未知の領域に足を踏み入れたり、その体験の辺縁(edge)を言葉にしようとするとき、その人の言葉遣いは、まだかたちになっていない「物語」をつむごうとするときの作家の逡巡に似る。宇宙から帰還した経験を言葉にしようとするとき。あるいは過酷な状況が、それでも私にとって「意味」があると信じ、その意味をつかもうと耐え抜くとき。キーツは、シェイクスピアこそネガティブ・ケイパビリティの持ち主だと言ったが、作家とは本来言葉を紡ぐものというより、紡げない言葉たちを前にして苦しむ人なのかもしれない。書けないものを書こうとする人、言えないことを言おうとする人たちのことだ。
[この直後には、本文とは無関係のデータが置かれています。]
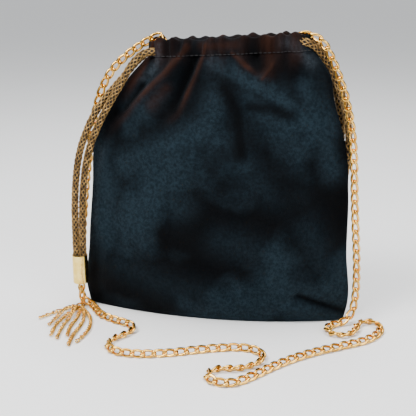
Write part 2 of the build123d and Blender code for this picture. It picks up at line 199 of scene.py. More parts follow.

ジェンドリンもまた、フォーカシングを行っている人の言葉遣いは、言葉をさがす詩人のようになるとたびたび指摘している(村上春樹とフォーカシングについては以前、日本フォーカシング協会のニューズレターにまとまって書いたものがあり、許可を経て近日中に公開予定)。未知との遭遇者は、村上の「そのような状況は何かを意味するかもしれないし、何も意味しないかもしれない」という表現のように、それを言おうとして、歯切れの悪い口調になるのだ。
そこにあるのは、たしかに意味がありそうなのに、でもうまく扱えない、「違和感」のようなものだ。フォーカシングではその漠然とした有意味な身体感覚を、フェルトセンスという用語を使って呼ぶ。そして村上もまた、先のティザー広告の最後に、新たな物語の到来のその意味をなぜか「肌身で実感している」と書いている。それがまだ言葉にできてきないので、明確ではないのだけれど、それでも確かに実感はしている。それでもまだ言葉にはならない…。そういう行きつ戻りつする不安定さを生き抜くネガティブ・ケイパビリティは、タフな宇宙飛行士や、過酷な状況を生き抜いたフランクルがやっていたように、饒舌な身体とは真逆の、逡巡する身体にこそ立ち現れる。未知との遭遇者は、まずはその未知の状況をフェルトセンスとして、肌身で実感するのである。